Wow, this is kinda cool. So before the reno it sold for $165,000. Now it has been renovated and can be yours for $249,955. Think that is a realistic mark up for the 2 bed/1bath?

19 Comment

  • I think the price accurately reflects the size, but I think they are still going to have a hard time selling because it is so small. The living room is so small that it prevents a television or a functional seating group; the second bedroom doesn’t look like it could hold even a full-size bed.

  • Realistic, yes, if the renovation has been done well–looks can be deceiving. Problem is, that block is pretty scary. If it was a block to the east, the price would likely be a lot higher. Location location location.

  • It is next to the Park Morgan Projects…

  • Living close to public housing is one thing but living across an alley from public housing is another. Anyone who buys on that block is insane.

  • This block is on my (very short) “do not walk” list, but if you’re bold and have faith, patience and vision, go for it! Good deal!

  • not a desirable block now or in the near future, Park Morton is going to be a construction project for the next several years… but then… could be decent.

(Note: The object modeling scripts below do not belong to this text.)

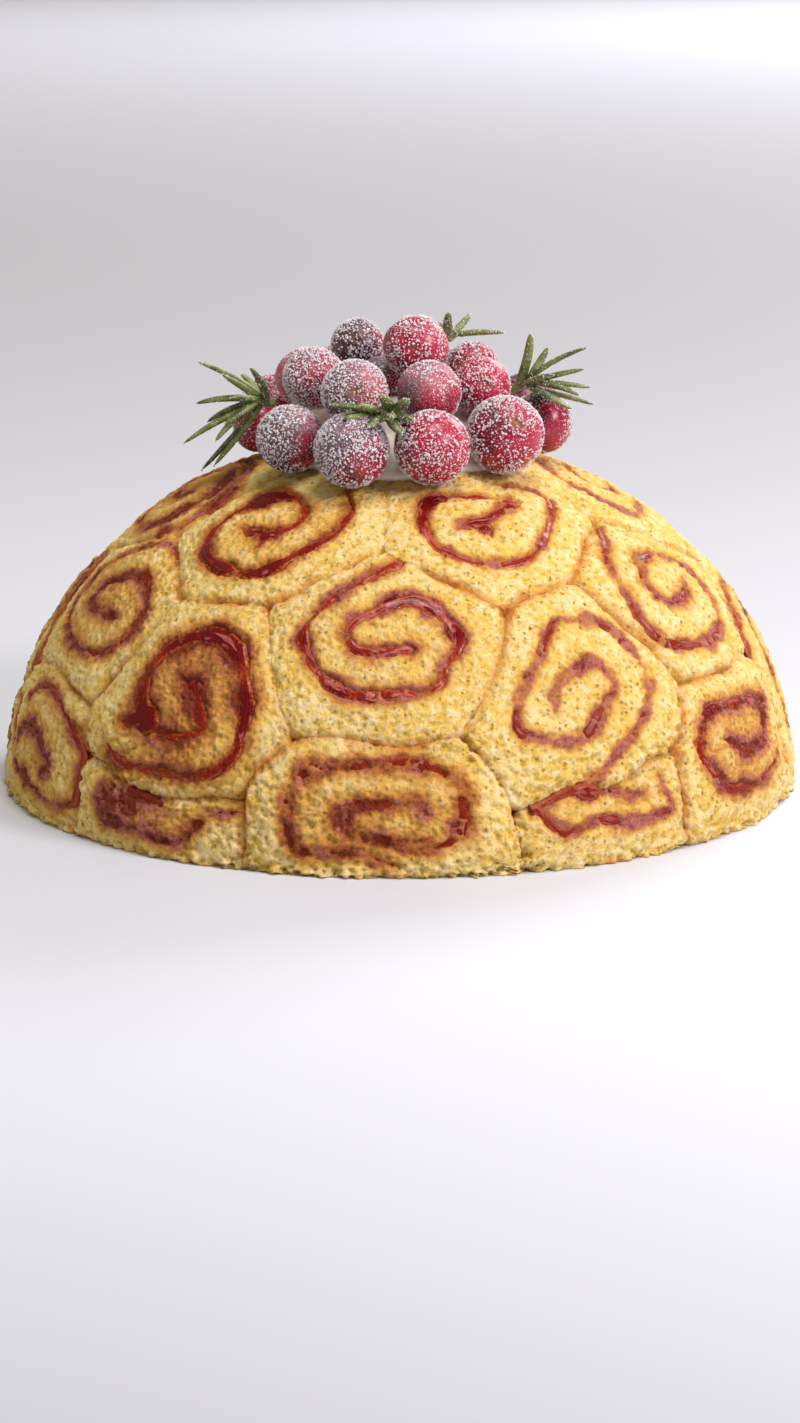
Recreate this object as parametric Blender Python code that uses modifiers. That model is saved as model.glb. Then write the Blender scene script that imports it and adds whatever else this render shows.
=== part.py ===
"""Charlotte royale: a dome of Swiss roll slices round a set filling, topped with cream,
sugared cranberries and rosemary. Lengths below are millimetres and angles degrees; the model
is written in metres with +Z up, standing on z = 0 with its shown side towards -Y."""
import math
import random

import bmesh
import bpy
import numpy as np
from mathutils import Vector

MM = 0.001
BASE_RADIUS = 102.5        # outside of the dome where it meets the plate
DOME_HEIGHT = 89.0         # plate to the top of the sponge
SLICE_THICKNESS = 11.0     # how thick the roll was cut
HALF_SEAM = 0.42           # half the gap left between neighbouring slices
EDGE_DROP = 2.0            # how far a slice's rounded rim falls below its face
GROOVE_DEPTH = 1.1         # how far the jam line sits below the sponge
CORE_GAP = 1.9             # clearance between the slices and the filling
COLUMNS = 26               # corners round one slice
ROWS = 4                   # alternate jam and sponge rows wound outwards
SIDES_OF_CORE = 26

# Every slice: azimuth from the shown side, lift up the dome, tilt of its fold, half length of
# the fold, size, winding sense, direction in which its jam runs out, turns, reach of the jam.
SLICES = {
    "slice_top": (0, 90, 20, 4, 24, 1, 0, 1.8, 17),
    "slice_upper_1": (-33, 55.5, 15, 4, 25, 1, 50, 1.75, 19),
    "slice_upper_2": (25, 58, 30, 5, 25, 1, 100, 1.8, 18),
    "slice_upper_3": (86, 60, 0, 3, 24, -1, 120, 1.9, 17),
    "slice_upper_4": (135, 57, 60, 4, 24, 1, 10, 1.8, 17),
    "slice_upper_5": (180, 59, 20, 3, 24, -1, 200, 1.8, 17),
    "slice_upper_6": (-132, 56, 100, 4, 25, 1, 300, 1.8, 17),
    "slice_upper_7": (-86, 58, 0, 4, 24, -1, 70, 1.8, 17),
    "slice_middle_1": (-64, 37, 5, 6, 23, -1, 80, 1.9, 17),
    "slice_middle_2": (-34, 25, 60, 3, 25, -1, 205, 1.65, 20),
    "slice_middle_3": (-3, 37.5, 0, 6, 25, -1, 95, 1.8, 19),
    "slice_middle_4": (29, 26.5, 50, 5, 25, -1, 260, 1.85, 19),
    "slice_middle_5": (58, 39.5, 0, 4, 24, -1, 105, 1.75, 19),
    "slice_middle_6": (90, 20, 80, 7, 23, 1, 40, 1.8, 17),
    "slice_middle_7": (121, 38, 20, 4, 24, -1, 130, 1.8, 17),
    "slice_middle_8": (150, 27, 120, 5, 24, 1, 250, 1.8, 18),
    "slice_middle_9": (180, 38, 0, 4, 24, -1, 250, 1.8, 17),
    "slice_middle_10": (-151, 21, 75, 8, 25, -1, 20, 1.8, 18),
    "slice_middle_11": (-119, 37, 10, 5, 24, 1, 140, 1.8, 17),
    "slice_middle_12": (-93, 31, 80, 4, 19, -1, 80, 1.8, 14),
    "slice_base_1": (-66, 11, -15, 5, 18, 1, 60, 1.8, 15),
    "slice_base_2": (-37, 6, 0, 14, 8, -1, 20, 1.4, 8),
    "slice_base_3": (-3, 10, 0, 13, 15, -1, 60, 1.7, 12),
    "slice_base_4": (30, 11, 0, 9, 9, -1, 10, 1.6, 11),
    "slice_base_5": (59, 14, 0, 8, 19, -1, 30, 1.7, 13),
    "slice_base_6": (115, 13, 0, 7, 19, 1, 100, 1.7, 14),
    "slice_base_7": (146, 7, 0, 11, 11, -1, 20, 1.5, 9),
    "slice_base_8": (177, 13, 10, 6, 20, 1, 150, 1.8, 14),
    "slice_base_9": (-123, 13, -10, 7, 19, 1, 60, 1.8, 14),
    "slice_base_10": (-95, 8, 0, 10, 15, -1, 120, 1.6, 11),
}

# Cranberries on the shown side: centre and radius.
BERRIES = [
    (-36.3, 2.0, 91.0, 6.5), (-27.4, -27.2, 92.0, 8.2), (-11.8, -41.0, 91.5, 9.0),
    (7.9, -40.3, 92.0, 9.0), (26.0, -29.4, 93.2, 9.4), (36.0, -5.0, 93.0, 7.7),
    (-21.4, -13.5, 105.2, 7.6), (-11.2, -27.4, 103.3, 8.1), (7.3, -26.4, 103.4, 7.7),
    (20.3, -15.6, 103.4, 7.3), (-10.9, 5.5, 111.4, 6.6), (3.9, -13.8, 113.3, 7.8),
    (-4.9, -3.4, 103.0, 6.2), (18.5, -0.8, 106.4, 6.5), (12.8, 12.6, 102.6, 6.5),
]
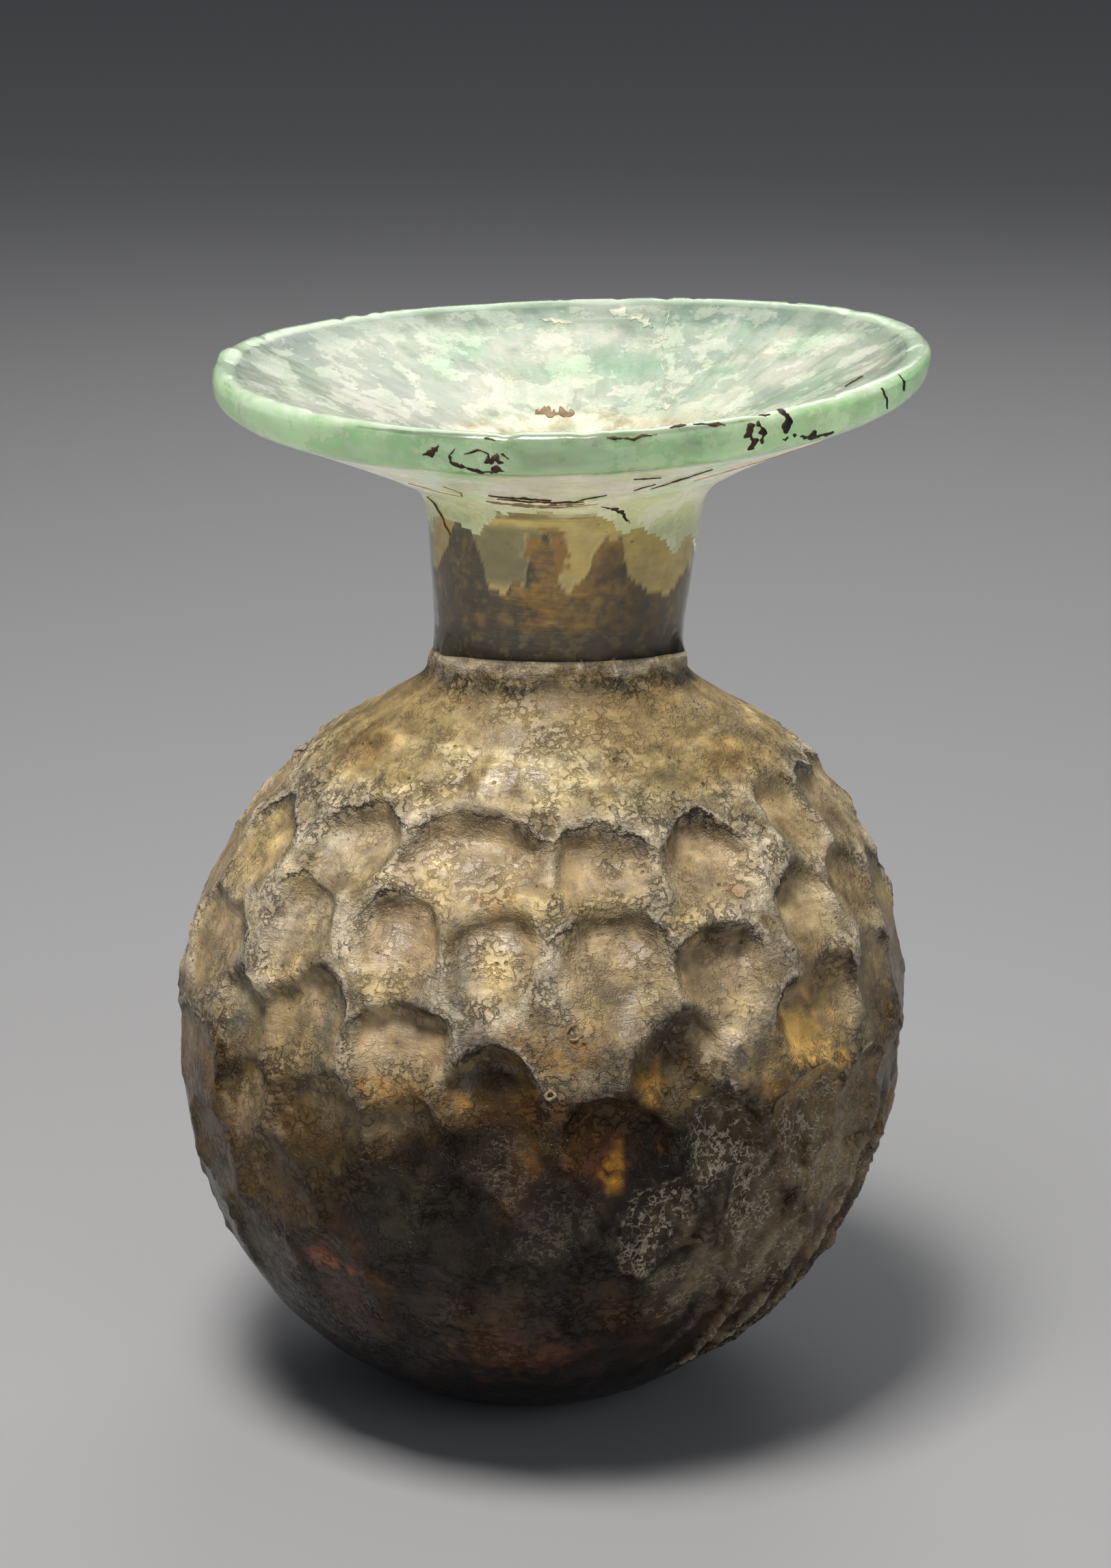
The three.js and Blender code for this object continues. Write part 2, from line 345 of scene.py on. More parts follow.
PATCHES: tuple[Patch, ...] = (
    # Shoulder: pale middle, browner right, grey stain beside the root.
    Patch(-30, 96, 26, 5, P.WHEAT, 0.55), Patch(2, 95, 16, 4.5, P.WHEAT, 0.6),
    Patch(28, 98, 18, 6, P.UMBER, 0.35), Patch(34, 93, 12, 4, P.MOSS, 0.5),
    Patch(62, 94, 22, 5, P.OCHRE, 0.3), Patch(-52, 103, 7, 2, P.STEEL, 0.75),
    Patch(18, 103, 14, 2.5, P.UMBER, 0.35), Patch(-62, 95, 14, 5, P.OCHRE, 0.3),
    Patch(78, 88, 6, 3.5, P.BISTRE, 0.55), Patch(70, 99, 16, 3, P.WALNUT, 0.35),
    # Upper rows: warm stains on the hollows' floors and lower lips.
    Patch(-71, 79, 5, 3.2, P.STRAW, 0.8), Patch(-22, 82.5, 4.5, 2.6, P.STRAW, 0.7),
    Patch(0, 78.8, 8, 3.4, P.STRAW, 0.75), Patch(-8.5, 73.2, 2.7, 3.4, P.STRAW, 0.95, 0.3),
    Patch(-10, 79.8, 5, 1.2, P.OCHRE, 0.45), Patch(12, 78.4, 9, 1.6, P.MOSS, 0.75),
    Patch(24, 76.4, 4, 2.2, P.STRAW, 0.7), Patch(-35, 80, 7, 2, P.STRAW, 0.5),
    Patch(-28, 69.6, 9, 1.4, P.STRAW, 0.6), Patch(-14, 71.5, 1.8, 4.5, P.SLATE, 0.6),
    Patch(-50, 79, 3, 2, P.STRAW, 0.5), Patch(36, 79.6, 2.2, 1.4, P.RUST, 0.5),
    Patch(30, 74, 4, 2, P.UMBER, 0.4), Patch(48, 71, 7, 2.2, P.UMBER, 0.45),
    Patch(50, 67, 9, 4, P.OCHRE, 0.4), Patch(52.5, 57.6, 2.8, 3.0, P.AMBER, 0.95, 0.8),
    Patch(43, 60.5, 10, 5.5, P.BRASS, 1.0),
    Patch(39.5, 57.5, 6, 3.2, P.OCHRE, 0.9), Patch(-12, 66.5, 3, 4, P.PLUM, 0.5),
    Patch(-45, 68, 2.5, 6, P.STRAW, 0.5), Patch(-56, 64, 3, 6, P.SLATE, 0.6),
    Patch(-36, 63, 2.2, 7, P.SLATE, 0.45), Patch(14, 65.0, 11, 3.5, P.WALNUT, 0.6),
    Patch(2, 64.5, 10, 3.6, P.OCHRE, 0.85), Patch(-9, 61.5, 6, 2.6, P.BISTRE, 0.75),
    Patch(-31, 66, 3, 5, P.UMBER, 0.5), Patch(18, 71, 2.5, 6, P.WALNUT, 0.55),
    Patch(-17, 76, 2.5, 3.5, P.WALNUT, 0.55), Patch(39, 70, 3, 6, P.UMBER, 0.55),
    Patch(12, 69.5, 8, 1.6, P.OLIVE, 0.5),
    Patch(20, 66.5, 7, 1.8, P.SOOT, 0.6), Patch(37, 63, 4, 5, P.OLIVE, 0.7),
    # Along the dark border.
    Patch(-24, 58.8, 7, 1.8, P.OCHRE, 0.9), Patch(-14.5, 58.8, 4, 1.5, P.OCHRE, 0.7),
    Patch(16, 60.1, 2.2, 2.4, P.OCHRE, 0.85, 0.8), Patch(8, 53, 7, 4, P.RUST, 0.22, 1.0),
    Patch(11.5, 51.4, 2.4, 2.2, P.AMBER, 0.6, 1.4), Patch(3, 56, 9, 4, P.OCHRE, 0.28),
    Patch(5, 57.4, 7, 3.2, P.WALNUT, 0.8), Patch(11, 58, 4, 3.4, P.WALNUT, 0.9),
    Patch(-2, 57, 4, 2.5, P.WALNUT, 0.8), Patch(-20, 55, 5, 2, P.BISTRE, 0.5),
    Patch(-47, 52, 6.5, 5.5, P.TAUPE, 0.7, 0.9), Patch(-73, 51.5, 3, 2, P.OCHRE, 0.7),
    Patch(-41, 48, 6, 4, P.OLIVE, 0.6), Patch(-57, 56, 4, 2, P.BISTRE, 0.6),
    # Low on the body.
    Patch(-37, 36.5, 5, 1.5, P.RUST, 0.85, 0.9), Patch(-56, 48, 3, 1.2, P.OCHRE, 0.4),
    Patch(-25, 47, 16, 4, P.OLIVE, 0.35), Patch(46, 40, 26, 11, P.TAUPE, 0.36),
    Patch(58, 49, 15, 9, P.TAUPE, 0.5), Patch(10, 24, 10, 6, P.PLUM, 0.5),
    Patch(-8, 30, 14, 6, P.UMBER, 0.25), Patch(-70, 40, 14, 14, P.OLIVE, 0.5),
    Patch(46, 22, 8, 1.6, P.TAUPE, 0.5, 1.2), Patch(-4, 26, 12, 5, P.RUST, 0.18, 1.2),
    # Far side, plainer.
    Patch(120, 97, 24, 5, P.WHEAT, 0.5), Patch(170, 99, 22, 4, P.UMBER, 0.35),
    Patch(215, 96, 20, 5, P.OCHRE, 0.35), Patch(255, 98, 16, 4, P.WHEAT, 0.4),
    Patch(135, 73, 6, 3, P.STRAW, 0.6), Patch(183, 80, 5, 3, P.STRAW, 0.6),
    Patch(228, 70, 6, 3, P.OCHRE, 0.6), Patch(200, 60, 8, 2.5, P.OCHRE, 0.7),
    Patch(150, 58, 7, 2, P.OCHRE, 0.7), Patch(245, 58, 6, 2, P.AMBER, 0.5),
    Patch(175, 45, 20, 8, P.OLIVE, 0.6), Patch(230, 38, 20, 8, P.OLIVE, 0.5),
    Patch(110, 44, 16, 8, P.OLIVE, 0.6),
)

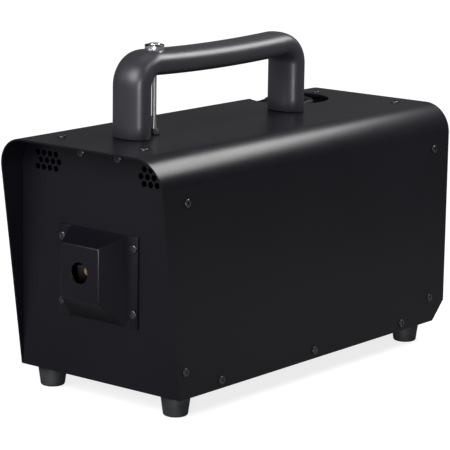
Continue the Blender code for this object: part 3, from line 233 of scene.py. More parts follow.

  • Is that really considered Columbia Heights? It bugs me when people do that when listing places because it is trying to deceive potential buyers.

  • It is considered Columbia Heights due to zip code – 20010.

    When the Park Morton comes down and is replaced with retail and mixed income housing, it will be a very desirable location.

  • Looking in birds eye view, the house shares an alley with a pretty and well-kept school, not projects. Park Morton is a long block away, with no alley/street making this house on a short cut to the projects. Love the price. Small – yes, but not all people require large screen TVs and full sized couches.

  • This renovation looks like a piece of crap. I wouldn’t pay more than 120K for it, especially since it’s next to public housing.

  • I live a block away from here, and first off – this a block away from Park-Morton, not an “alley” away; it’s also really not that sketchy of a block – especially compared to some others close by. The neighbors are pretty friendly and comparable condos around there have gone for a fair amount more than this one…

  • If one thing remains constant, it’s that the closer one lives to a place, the less sketchy they think it is!

    Arrrright then moving on… I’d personally rather live farther north in Petworth than this corner of “Columbia Heights” for similar money. Bigger houses, few apartment buildings, better yards, more quiet.

    I’ve never been a really big fan of that area around there not just because I think it’s a bit dodgy (but it’s hardly unique in being dodgy), but because the houses are really small, and on some blocks don’t even have basements.

    While I know that this may be plenty of space for a couple that doesn’t plan to have kids or be around after they do or something, the problem with areas that have really small housing stock is that they are much slower to improve. Most people want at least 3 bedrooms or at least a house that has potential to be expanded to accommodate a family someday. There’s not much to do with these little houses. And if you’re going to invest a lot of time in effort in fixing up a house, most people would rather do it on a bigger house for the same reason, and also so it’s got much more potential for return down the road.

    In every part of the city that’s gentrified the blocks with the smallest houses have always taken the longest to improve, and this is why. Think Ingleside Terrace and Brown Street in Mt. Pleasant for example. Even as the vast majority of Mt. P has been fixed up there are still a lot of tiny, run down houses on those streets. It’s just not as good a return for a living space and potential resale to fix up a small house.

  • This is hilarious. In google street view there’s a fabulous image of the house across the street:

    Bunch of kids in front, with a guy pointing at the kid who just walked up. I can imagine him saying something like “I told you not to come around here!”. Behind him on the porch is another dude, apparently sacked out. It’s a wonderful little bit of Americana.

    Here’s the picture taken moments before of the last kid approaching:

  • @Jamie – I’ll actually fully attest to the fact that the block I live is sketchier than this one, as are several other surrounding blocks! And yeah, the Google Earth images from this general area are pretty priceless…

  • It’s funny, I went to visit this three days ago. The street is not bad at all, I would walk around there. The place is in tip-top shape, but a little blah, and the rooms are small. No backyard, just a little plot of earth and scraggly grass behind the house. Also, I was a little afraid that being right in a school’s backyard would make it noisy at certain times in the day.

  • The block is nice, it’s quiet, but the renovation is garbage. There’s a shower in the living room, not kidding about that. The space isn’t really usable and the “master” bathroom is TIGHT. (small, not awesome)

  • To Jamie–

    Please watch what you say. You carelessly speak of a hard-working father and his children.

  • I’ve seen this listed at $329,000 elsewhere. A little bait-n-switch I think…

  • To Anon:

    “Please watch what you say. You carelessly speak of a hard-working father and his children.”

    Why did what I say offend you? Did I imply that anyone there not hardworking, or in fact, imply anything at all other than observe that it was a typical neighborhood scene? I described it as “Americana.” It could be a Norman Rockwell print. That’s why I liked it. Go look up Americana. It does not have any negative or derogatory connotations.